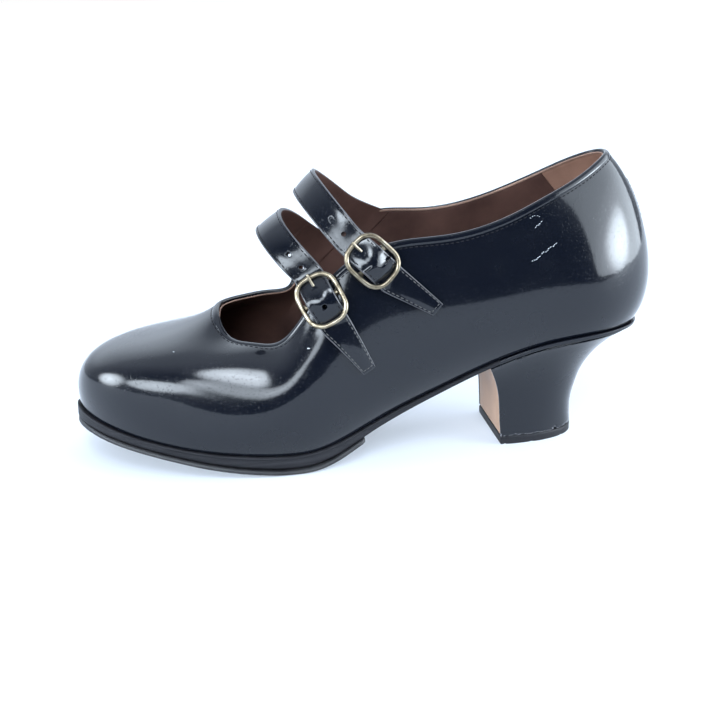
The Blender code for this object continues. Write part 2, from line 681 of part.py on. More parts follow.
def make_frame(name, seat, look):
    """A rounded square of wire, its two long sides joined by the bar."""
    long_half = (BUCKLE_LENGTH - WIRE_DIAMETER) / 2
    wide_half = STRAP_WIDTH / 2 + BUCKLE_SIDE_PLAY + WIRE_DIAMETER / 2
    corner = BUCKLE_CORNER
    path = []
    for quarter in range(4):
        turn = quarter * pi / 2
        side = ((1, 1), (-1, 1), (-1, -1), (1, -1))[quarter]
        centre = (side[0] * (long_half - corner), side[1] * (wide_half - corner))
        for k in range(FRAME_CORNER_STEPS + 1):
            angle = turn + pi / 2 * k / FRAME_CORNER_STEPS
            path.append((centre[0] + corner * cos(angle), centre[1] + corner * sin(angle)))
    rings = []
    count = len(path)
    for i, (along, across) in enumerate(path):
        before = np.array(path[i - 1])
        after = np.array(path[(i + 1) % count])
        way = unit(after - before)
        ring = []
        for k in range(WIRE_SIDES):
            angle = 2 * pi * k / WIRE_SIDES
            out = WIRE_DIAMETER / 2 * cos(angle)
            up = WIRE_DIAMETER / 2 * sin(angle)
            ring.append(seat.place(along + way[1] * out, across - way[0] * out, wire_height() + up))
        rings.append(ring)
    bm = bmesh.new()
    add_rings(bm, rings, closed_run=True)
    frame = add_solid(name, bm, look)
    bar = bmesh.new()
    add_rod(bar, seat.place(0, -wide_half, bar_height()), seat.place(0, wide_half, bar_height()),
            BAR_DIAMETER / 2, WIRE_SIDES)
    cut(frame, add_solid(name + "_bar", bar, look), "UNION")
    return frame


def make_prong(name, seat, look):
    """A curl round the bar with a straight run that lies on the frame."""
    inner = BAR_DIAMETER / 2 + GAP
    outer = inner + CURL_THICKNESS
    bm = bmesh.new()
    rings = []
    for k in range(CURL_STEPS):
        angle = 2 * pi * k / CURL_STEPS
        corners = ((inner, -1), (outer, -1), (outer, 1), (inner, 1))
        rings.append([seat.place(r * cos(angle), side * CURL_WIDTH / 2, bar_height() + r * sin(angle))
                      for r, side in corners])
    add_rings(bm, rings, closed_run=True)
    prong = add_solid(name, bm, look)
    (start_along, start_out), (end_along, end_out) = prong_line()
    path = [seat.place(start_along, 0, start_out), seat.place(end_along, 0, end_out),
            seat.place(end_along - PRONG_OVERHANG, 0, end_out)]
    run = bmesh.new()
    add_rings(run, tube_rings(path, PRONG_DIAMETER / 2, WIRE_SIDES, tuple(seat.across)))
    cut(prong, add_solid(name + "_run", run, look), "UNION")
    return prong


def make_loop(name, seat, look):
    """A leather loop folded round the bar, its legs stitched together on the upper."""
    inner = BAR_DIAMETER / 2 + GAP
    outer = inner + LOOP_THICKNESS
    height = bar_height()
    bar_ring = []
    skin_ring = []
    for k in range(LOOP_STEPS):
        angle = 2 * pi * k / LOOP_STEPS
        bar_ring.append((inner * cos(angle), height + inner * sin(angle)))
        along, out = outer * cos(angle), outer * sin(angle)
        if along > 0:
            stretch = along / outer * (LOOP_REACH - outer)
            out = out * (1 - LOOP_TAPER * along / outer) - LOOP_DROP * along / outer
            along = along + stretch
        skin_ring.append((along, height + out))
    rings = [[seat.place(a, side * LOOP_WIDTH / 2, o) for a, o in ring]
             for ring, side in ((bar_ring, -1), (skin_ring, -1), (skin_ring, 1), (bar_ring, 1))]
    bm = bmesh.new()
    add_rings(bm, rings, closed_run=True)
    loop = add_solid(name, bm, look)
    slot = bmesh.new()
    reach = outer + GAP * 2
    half = CURL_WIDTH / 2 + GAP
    box = [(-reach, -reach), (reach, -reach), (reach, reach), (-reach, reach)]
    add_rings(slot, [[seat.place(a, side * half, height + o) for a, o in box] for side in (-1, 1)])
    cut(loop, add_solid(name + "_slot", slot, look))
    return loop


def main():
    clear_scene()
    middle = bpy.data.objects.new("shoe_middle", None)
    middle.location = (-CENTRE_X, -CENTRE_Y, 0)
    bpy.context.scene.collection.objects.link(middle)
    patent = material("patent", (0.012, 0.011, 0.012), 0.08)
    leather = material("sole_leather", (0.02, 0.018, 0.017), 0.45)
    rubber = material("rubber", (0.015, 0.015, 0.016), 0.6)
    brass = material("antique_brass", (0.42, 0.36, 0.26), 0.35, metallic=1.0)
    tan = material("tan_leather", (0.42, 0.22, 0.11), 0.55)
    board = material("insole_leather", (0.20, 0.10, 0.05), 0.5)
    make_upper(patent)
    sole_slab("insole", Plan(-WALL - GAP), lambda x: feather_z(x) + INSOLE_THICKNESS, feather_z, board)
    rim = ((0.0, 0.0), (RIM_THICKNESS, 0.0), (RIM_THICKNESS, RIM_STEP), (1.0, RIM_STEP))
    sole_slab("outsole", Plan(SOLE_STAND), lambda x: feather_z(x) - GAP, sole_bottom, leather, edge=rim)
    sole_slab("half_sole", Plan(SOLE_STAND - RUBBER_INSET), lambda x: sole_bottom(x) - GAP,
              rubber_bottom, rubber, start=RUBBER_END)
    make_heel(patent)
    make_facing(tan)
    make_heel_tip(rubber)
    skin = skin_grid()
    lining = inner_grid(skin)
    trees = (grid_tree(skin), grid_tree(lining))
    for place, strap in STRAPS.items():
        seat = BuckleSeat(strap, trees[0])
        make_strap("strap_" + place, strap, seat, trees, lining, patent)
        make_frame("buckle_frame_" + place, seat, brass)
        make_prong("buckle_prong_" + place, seat, brass)
        make_loop("buckle_loop_" + place, seat, patent)


main()
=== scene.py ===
# %% [markdown]
# # A black patent flamenco shoe
# A shoemaker pulls patent leather over a last, folds its top edge, stitches it, and sets it on a
# leather sole with a covered heel. Here the solids are already made and packed. This lesson dresses
# them: smooth skins, bindings, thread, straps, buckles, and finishes that shine or stay matt as the
# real ones do.

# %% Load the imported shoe
import random

import json
from math import cos, pi, radians, sin, tan

import bmesh
import bpy
import numpy as np
from mathutils import Matrix, Vector
from mathutils.bvhtree import BVHTree

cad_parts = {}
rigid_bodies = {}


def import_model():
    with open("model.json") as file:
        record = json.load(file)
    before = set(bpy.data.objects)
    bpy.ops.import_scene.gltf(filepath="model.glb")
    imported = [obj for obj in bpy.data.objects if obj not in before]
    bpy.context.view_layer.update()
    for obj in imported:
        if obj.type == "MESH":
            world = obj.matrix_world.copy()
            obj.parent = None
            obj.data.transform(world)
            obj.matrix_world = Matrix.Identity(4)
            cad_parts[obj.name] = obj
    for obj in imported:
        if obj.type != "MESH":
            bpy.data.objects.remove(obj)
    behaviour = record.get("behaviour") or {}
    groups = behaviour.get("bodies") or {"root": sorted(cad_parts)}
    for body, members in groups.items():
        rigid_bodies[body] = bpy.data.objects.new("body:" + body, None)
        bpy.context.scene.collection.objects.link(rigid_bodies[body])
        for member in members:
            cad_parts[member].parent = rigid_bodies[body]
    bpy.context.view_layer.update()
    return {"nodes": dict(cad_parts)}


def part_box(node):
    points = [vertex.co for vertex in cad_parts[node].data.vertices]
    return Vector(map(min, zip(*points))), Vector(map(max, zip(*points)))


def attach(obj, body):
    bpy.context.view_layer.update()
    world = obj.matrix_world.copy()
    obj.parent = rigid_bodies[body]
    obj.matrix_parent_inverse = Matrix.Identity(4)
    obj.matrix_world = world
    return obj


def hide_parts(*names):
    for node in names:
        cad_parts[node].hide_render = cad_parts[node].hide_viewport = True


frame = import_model()
nodes = frame["nodes"]
MM = 0.001
print("nodes:", ", ".join(sorted(nodes)))

# %% [markdown]
# The camera comes first, because every finish is judged through it. The photograph was taken from
# about 0.6 m, a little above the shoe and a little behind its middle. A lens of 72 mm gives the same
# perspective, so the near heel and the far ear keep their places. The Standard view keeps white paper
# white, as the photograph has it.

# %% Camera
camera_data = bpy.data.cameras.new("camera")
camera_data.lens = 71.7
camera = bpy.data.objects.new("camera", camera_data)
bpy.context.scene.collection.objects.link(camera)
camera.location = (0.09178, 0.55924, 0.22794)
look_at = Vector((0.00305, -0.0015, 0.03376))
camera.rotation_euler = (look_at - camera.location).to_track_quat("-Z", "Y").to_euler()
bpy.context.scene.camera = camera
bpy.context.scene.view_settings.view_transform = "Standard"
print("camera stands", round((camera.location - look_at).length, 3), "m away")

# %% [markdown]
# ## Helpers for shaping
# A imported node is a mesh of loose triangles. To work on it, a copy is welded and its triangles are
# joined back into the four-sided faces that it was drawn with, because a Subdivision Surface only
# flows evenly over those.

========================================

- _Instruction_
Word for word, reproduce the listing above from its start up to and including the line that has "return frame". Give only those lines.

- _Response_
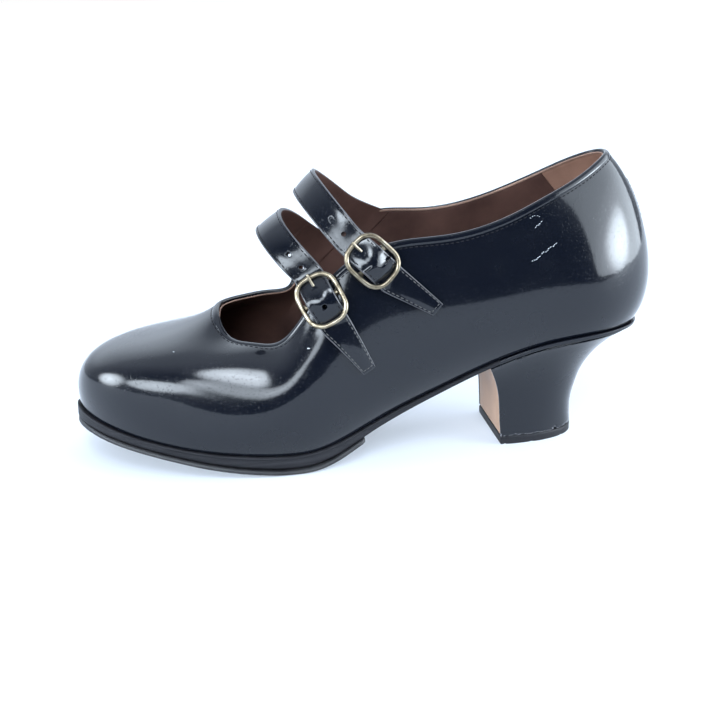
The Blender code for this object continues. Write part 2, from line 681 of part.py on. More parts follow.
def make_frame(name, seat, look):
    """A rounded square of wire, its two long sides joined by the bar."""
    long_half = (BUCKLE_LENGTH - WIRE_DIAMETER) / 2
    wide_half = STRAP_WIDTH / 2 + BUCKLE_SIDE_PLAY + WIRE_DIAMETER / 2
    corner = BUCKLE_CORNER
    path = []
    for quarter in range(4):
        turn = quarter * pi / 2
        side = ((1, 1), (-1, 1), (-1, -1), (1, -1))[quarter]
        centre = (side[0] * (long_half - corner), side[1] * (wide_half - corner))
        for k in range(FRAME_CORNER_STEPS + 1):
            angle = turn + pi / 2 * k / FRAME_CORNER_STEPS
            path.append((centre[0] + corner * cos(angle), centre[1] + corner * sin(angle)))
    rings = []
    count = len(path)
    for i, (along, across) in enumerate(path):
        before = np.array(path[i - 1])
        after = np.array(path[(i + 1) % count])
        way = unit(after - before)
        ring = []
        for k in range(WIRE_SIDES):
            angle = 2 * pi * k / WIRE_SIDES
            out = WIRE_DIAMETER / 2 * cos(angle)
            up = WIRE_DIAMETER / 2 * sin(angle)
            ring.append(seat.place(along + way[1] * out, across - way[0] * out, wire_height() + up))
        rings.append(ring)
    bm = bmesh.new()
    add_rings(bm, rings, closed_run=True)
    frame = add_solid(name, bm, look)
    bar = bmesh.new()
    add_rod(bar, seat.place(0, -wide_half, bar_height()), seat.place(0, wide_half, bar_height()),
            BAR_DIAMETER / 2, WIRE_SIDES)
    cut(frame, add_solid(name + "_bar", bar, look), "UNION")
    return frame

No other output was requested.